A google search shows that someone thought of job feeds two years ago. Ha!

Thesauri and Web Logs

A common tool used in knowledge management is the thesaurus. There are a variety of definitions out there but I’ll use this one for our purpose here:

Thesaurus — The vocabulary of a controlled indexing language, formally organized so that the a priori relationships between concepts (for example as “broader” and “narrower?) are made explicit. (ISO 2788, 1986:2)

A thesaurus is not only a list of keywords (or terms) and their synonyms: it also embodies an overall hierarchy of related terms. These relationships can be compared to Yahoo!’s branching subject index.  An XML DTD already exists to document these relationships between terms in a thesaurus.

The importance of a thesaurus to knowledge management is that it gives a common language to users who are keywording content for an index. If everyone agrees to use the same terms for the same meaning then metadata indexes become much more effective. Consistent relationships can then be inferred among documents and other content.

Thesauri have to be living documents if they are to remain effective. New terms must be added as the language of a particular field changes. Existing terms may need to be refined or even retired if they fall out of use. This requires a human to manage the thesaurus based on feedback from the users of that thesaurus.

So how could a thesaurus be used with a blog network?  Here are some ideas:

  • Intranet bloggers use thesaurus terms to create categories for their web log. Readers on an intranet, for example, could then see blog posts made by anyone on the network for a particular thesaurus term.  Links to related, broader and narrower categories could be created automatically.  Essentially a meta-blog of content based on commonly used thesaurus terms.
  • The preceding idea could also be done by assigning thesaurus terms to individual blog entries and then indexing that metadata.
  • A hierarchical subject index of blogs could be created based on the categories that are used by individual blog writers. They are added to more categories as they write content in those areas.
  • A Yahoo-like directory/index of an intranet could be created based on the thesaurus which then indexes a blogged set of content. The google-bombing effect of blogs then raises more relevant content to the top of the search results list.
  • Blogs indexed by a structured thesaurus makes it much easier to find other blogs that talk about similar topics without having to rely on the bloggers themselves to create the association via direct links. This could be a supplemental tool to the referrals that currently drive traffic between blogs.
  • A thesaurus manager could monitor related weblogs for new language being used that should be entered into the thesaurus as a formal term.

Those are only a few ideas and I am sure there are many more creative applications out there.  The biggest challenge I see is learning how to merge a more formal document such as a thesaurus with the very informal and hierarchy busting dynamic of a weblog.  However, a structured thesaurus could be a potentially powerful supplmental tool for bloggers to use.

Washingtonpost.com

The Post recently redesigned their home page. Here is a blurb from the editor about the changes.

I think it is a nice refinement. It’s much easier to see what the top stories are in each of the major sections while the major stories are still highlighted at the top. Even better, the annoying banner ad in the middle of the page is gone gone gone!

FacetMap

Here is another project looking at how to use the structure of a facet thesaurus for web site navigation: FacetMap. They even allow you to build your own navigation system (hosted on their site) by entering keywords into a hierarchical relationship.
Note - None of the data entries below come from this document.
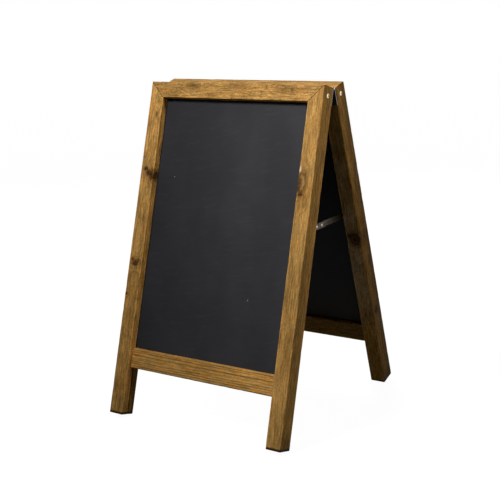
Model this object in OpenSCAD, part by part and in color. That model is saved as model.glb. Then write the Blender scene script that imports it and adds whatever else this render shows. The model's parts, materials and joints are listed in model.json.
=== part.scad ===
// Folding sandwich board: two timber frames with chalkboard panels, joined at the top by two
// butt hinges and held apart by two folding steel stays.
// X runs across the board, Y from the front panel to the rear panel, Z up from the ground.
// The origin is on the ground, midway between the four feet.

/* [Frames] */
// Width of each frame
board_w = 450; // [400:10:600]
// Length of a stile, measured along the frame
stile_len = 755; // [700:5:1000]
// Face width of a stile
stile_w = 36; // [32:1:50]
// Face height of the top rail
top_rail_h = 36; // [32:1:50]
// Thickness of the stiles and the top rail
timber_t = 40; // [38:1:50]
// Rounding of the long edges
edge_r = 2; // [1:0.5:3]

/* [Bottom rail] */
// Distance from the top of the frame to the rail's upper edge
rail_drop = 605; // [550:5:620]
// Face height of the bottom rail
rail_h = 45; // [35:1:60]
// Thickness of the bottom rail
rail_t = 22; // [16:1:30]

/* [Chalkboard] */
// Thickness of the panel
panel_t = 4; // [3:0.5:6]
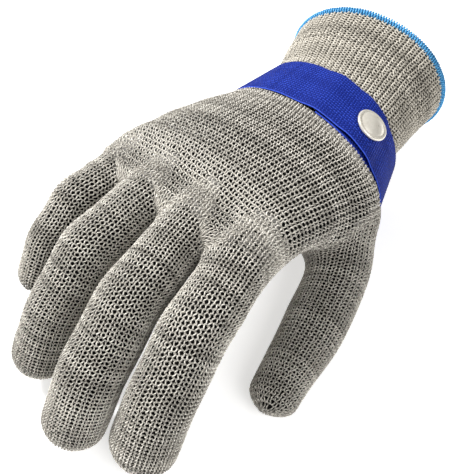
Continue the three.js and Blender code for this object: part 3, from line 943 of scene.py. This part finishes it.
palm_others = [(fingers[name][0], FINGER_JOIN) for name in FINGERS] + [(thumb, THUMB_JOIN)]
palm_surface = surface(palm, PALM_COLUMNS, palm_others)
palm_start = palm["knots"][2] - START_UNDER_STRAP
palm_cuts = np.linspace(palm_start, palm["at"][-1] - PALM_STOP, 4)
for n, part_name in enumerate(("heel", "middle", "knuckles")):
    piece = knit_piece(
        f"palm_knit_{part_name}", palm_surface, palm_cuts[n], palm_cuts[n + 1], PALM_WALES,
        PALM_YARN, PALM_SPACING, CLOSE, STEEL_PAINTS, dense_from=palm["at"][-1] - WEB_LENGTH,
    )
    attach(piece, "palm")
    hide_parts("palm_shell")

for name, (t, points, aims, stops) in fingers.items():
    s = surface(t, FINGER_COLUMNS, [(palm, FINGER_JOIN)])
    wales = int(round(length_round(s, stops[1]) / FINGER_GAUGE))
    cuts = [KNIT_START, (stops[0] + stops[1]) / 2, (stops[1] + stops[2]) / 2, t["at"][-1] - FINGER_STOP]
    bodies = ["palm", f"{name}_proximal", f"{name}_middle", f"{name}_distal"]
    for k, part_name in enumerate(("base", "middle", "tip")):
        piece = knit_finger(f"{name}_knit_{part_name}", s, cuts[k], cuts[k + 1], wales)
        bend_between(piece)
        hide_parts(bodies[k + 1])

s = surface(thumb, FINGER_COLUMNS, [(palm, THUMB_JOIN)])
wales = int(round(length_round(s, thumb_stops[1]) / FINGER_GAUGE))
cuts = [KNIT_START, (thumb_stops[0] + thumb_stops[1]) / 2, thumb["at"][-1] - FINGER_STOP]
thumb_bodies = (("base", "palm", "thumb_proximal"), ("tip", "thumb_proximal", "thumb_distal"))
for k, (part_name, a, b) in enumerate(thumb_bodies):
    piece = knit_finger(f"thumb_knit_{part_name}", s, cuts[k], cuts[k + 1], wales)
    bend_between(piece)
    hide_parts(b)

cuff_surface = surface(cuff, PALM_COLUMNS)
cuff_cuts = [START_UNDER_STRAP, CUFF_SPLIT, cuff["at"][-1] - CUFF_STOP]
for n, part_name in enumerate(("wrist", "rim")):
    piece = knit_piece(
        f"cuff_rib_{part_name}", cuff_surface, cuff_cuts[n], cuff_cuts[n + 1], CUFF_WALES,
        CUFF_YARN, CUFF_SPACING, RIB, RIB_PAINTS,
    )
    if n == 0:
        bend_between(piece)
    else:
        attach(piece, "cuff")
    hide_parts("cuff")

def oval(angle, centre, side, up, wide, thick):
    """Points round an oval and their outward directions."""
    c = np.cos(angle)[:, None]
    s = np.sin(angle)[:, None]
    return centre + side * c * wide + up * s * thick, unit(side * c / wide + up * s / thick)


# ---- the overlocked hem ----
HEM_TURNS = 186
HEM_SAMPLES = 12
HEM_REACH = 1.35
HEM_PROUD = 0.95
HEM_MIDDLE = 1.25
HEM_INSET = 0.8
HEM_UNEVEN = 0.06
HEM_CORE_POINTS = 180


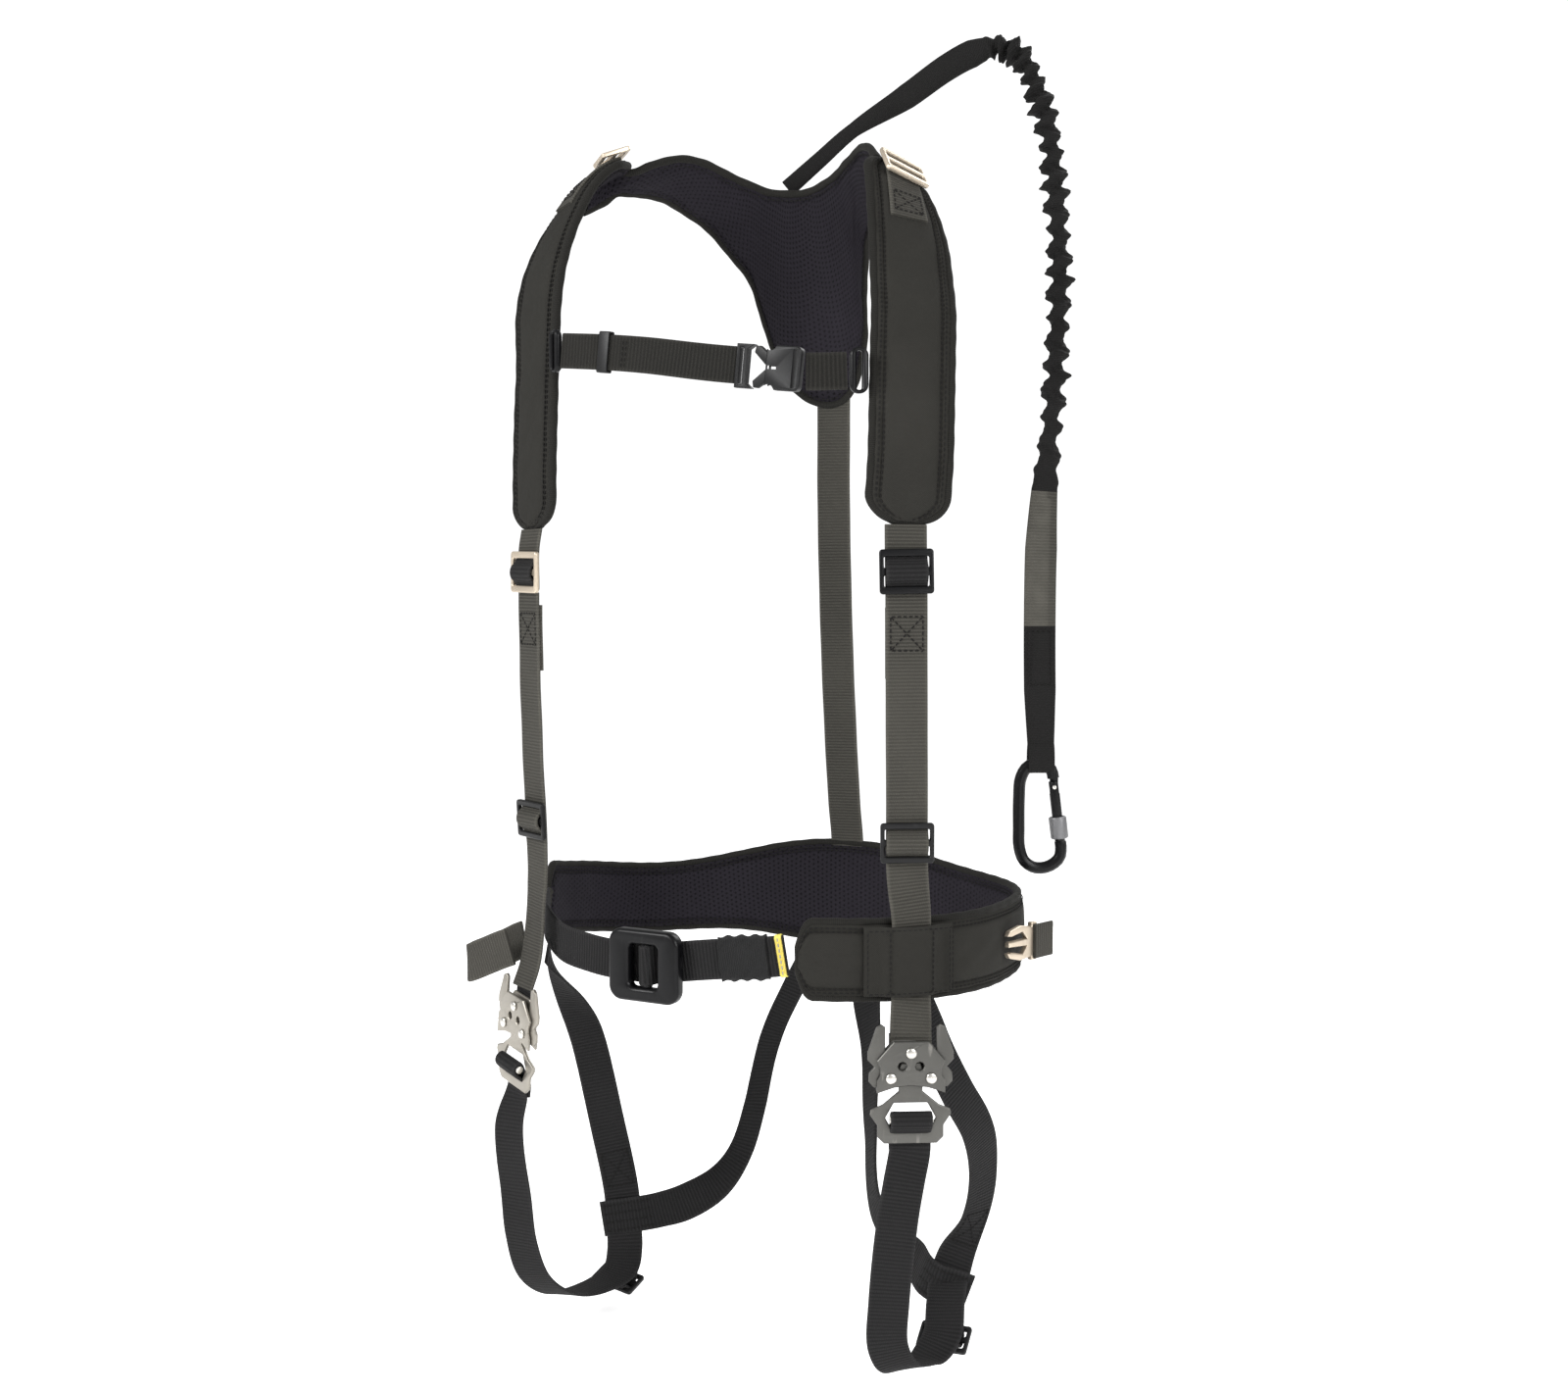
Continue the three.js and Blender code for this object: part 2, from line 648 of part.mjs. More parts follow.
// The catch half: a bar for the webbing, with a prong above and below that meets in the socket.
const catchThick = chestBuckleThick - 2 * chestWall - 0.8;
const catchStart = -21.5;
const catchBar = 7.4;
const catchShape = outline([
  [catchStart, -chestBuckleHeight / 2],
  [catchStart + catchBar + 4, -chestBuckleHeight / 2],
  [catchStart + catchBar, -chestBuckleHeight / 2 + 3],
  [catchStart + catchBar, chestBuckleHeight / 2 - 3],
  [catchStart + catchBar + 4, chestBuckleHeight / 2],
  [catchStart, chestBuckleHeight / 2],
]);
const catchSlot = movedHole(
  roundedRectangle(2.4, chestWebWidth, 0.8, THREE.Path),
  catchStart + 3.4,
  0,
);
add(chestBuckle, "chest_buckle_catch", plate(catchShape, [catchSlot], chestBuckleThick - 1, 0.5, 2), blackPlastic);
const prongRoot = chestBuckleHeight / 2 - 0.7;
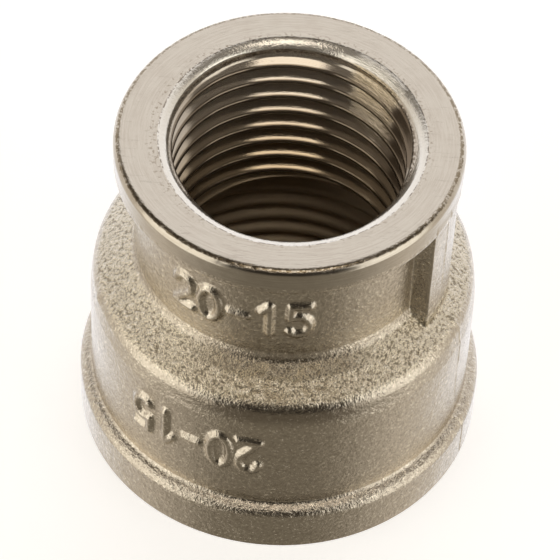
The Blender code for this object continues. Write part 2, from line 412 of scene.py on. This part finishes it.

Flamenco Search Project: Triangulation with Facets

The Flamenco Search System project is exploring how to best create web-based search interfaces based on faceted thesaurii.  The demo inteface they have built for an architecture image collection is excellent. It allows the user to triangulate a set of results by selecting terms from multiple facets. This triangulation allows a user to quickly narrow down to a small set of specific records even within a large overall set of records. 

The site also has several articles that give the background on how they created their design.

Content Filtering with Facets

An article about employing content filters has spawned a very interesting discussion over at boxesandarrows.com. A few people have pointed out work that is being done on building navigation and filtering systems based on faceted metadata. This is very timely information for me since my office is working towards integrating our faceted thesaurus on our web sites as a search tool and an alternate organizational structure.

What isn’t mentioned so far in the discussion over at b&a is that the faceted approach requires a very structured set of metadata terms if the filtering is to be effective. A sloppy set of facets that contain redundant terms or leave significant gaps will not be effective. However, creating an effective faceted thesaurus is NOT easy: starting from scratch, it took several months to create, review and finalize the first version of our faceted thesaurus.